* _Written request_: Write out the data again in full, exactly as it reads.

* _Excerpted records_:
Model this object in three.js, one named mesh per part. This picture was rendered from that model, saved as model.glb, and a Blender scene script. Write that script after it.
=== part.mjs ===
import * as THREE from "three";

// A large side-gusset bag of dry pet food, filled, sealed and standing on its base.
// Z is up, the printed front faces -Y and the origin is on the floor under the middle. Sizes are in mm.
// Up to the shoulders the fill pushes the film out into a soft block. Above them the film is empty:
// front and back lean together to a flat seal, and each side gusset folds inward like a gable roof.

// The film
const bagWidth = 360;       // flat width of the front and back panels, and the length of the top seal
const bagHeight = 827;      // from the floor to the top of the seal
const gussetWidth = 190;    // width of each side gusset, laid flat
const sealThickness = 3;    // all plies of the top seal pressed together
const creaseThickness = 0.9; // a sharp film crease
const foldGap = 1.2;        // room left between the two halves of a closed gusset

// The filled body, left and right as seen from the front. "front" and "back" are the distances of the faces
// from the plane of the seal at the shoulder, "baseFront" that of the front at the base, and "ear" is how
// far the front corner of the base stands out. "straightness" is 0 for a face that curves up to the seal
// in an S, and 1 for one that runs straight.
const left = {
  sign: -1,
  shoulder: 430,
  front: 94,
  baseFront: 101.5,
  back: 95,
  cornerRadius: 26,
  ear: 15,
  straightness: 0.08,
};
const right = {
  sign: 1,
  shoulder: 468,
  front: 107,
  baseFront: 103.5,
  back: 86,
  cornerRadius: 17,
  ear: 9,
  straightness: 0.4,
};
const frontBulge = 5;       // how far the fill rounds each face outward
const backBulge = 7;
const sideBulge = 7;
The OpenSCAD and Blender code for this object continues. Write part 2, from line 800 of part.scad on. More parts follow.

* _Written reply_:
Model this object in three.js, one named mesh per part. This picture was rendered from that model, saved as model.glb, and a Blender scene script. Write that script after it.
=== part.mjs ===
import * as THREE from "three";

// A large side-gusset bag of dry pet food, filled, sealed and standing on its base.
// Z is up, the printed front faces -Y and the origin is on the floor under the middle. Sizes are in mm.
// Up to the shoulders the fill pushes the film out into a soft block. Above them the film is empty:
// front and back lean together to a flat seal, and each side gusset folds inward like a gable roof.

// The film
const bagWidth = 360;       // flat width of the front and back panels, and the length of the top seal
const bagHeight = 827;      // from the floor to the top of the seal
const gussetWidth = 190;    // width of each side gusset, laid flat
const sealThickness = 3;    // all plies of the top seal pressed together
const creaseThickness = 0.9; // a sharp film crease
const foldGap = 1.2;        // room left between the two halves of a closed gusset

// The filled body, left and right as seen from the front. "front" and "back" are the distances of the faces
// from the plane of the seal at the shoulder, "baseFront" that of the front at the base, and "ear" is how
// far the front corner of the base stands out. "straightness" is 0 for a face that curves up to the seal
// in an S, and 1 for one that runs straight.
const left = {
  sign: -1,
  shoulder: 430,
  front: 94,
  baseFront: 101.5,
  back: 95,
  cornerRadius: 26,
  ear: 15,
  straightness: 0.08,
};
const right = {
  sign: 1,
  shoulder: 468,
  front: 107,
  baseFront: 103.5,
  back: 86,
  cornerRadius: 17,
  ear: 9,
  straightness: 0.4,
};
const frontBulge = 5;       // how far the fill rounds each face outward
const backBulge = 7;
const sideBulge = 7;
The OpenSCAD and Blender code for this object continues. Write part 2, from line 800 of part.scad on. More parts follow.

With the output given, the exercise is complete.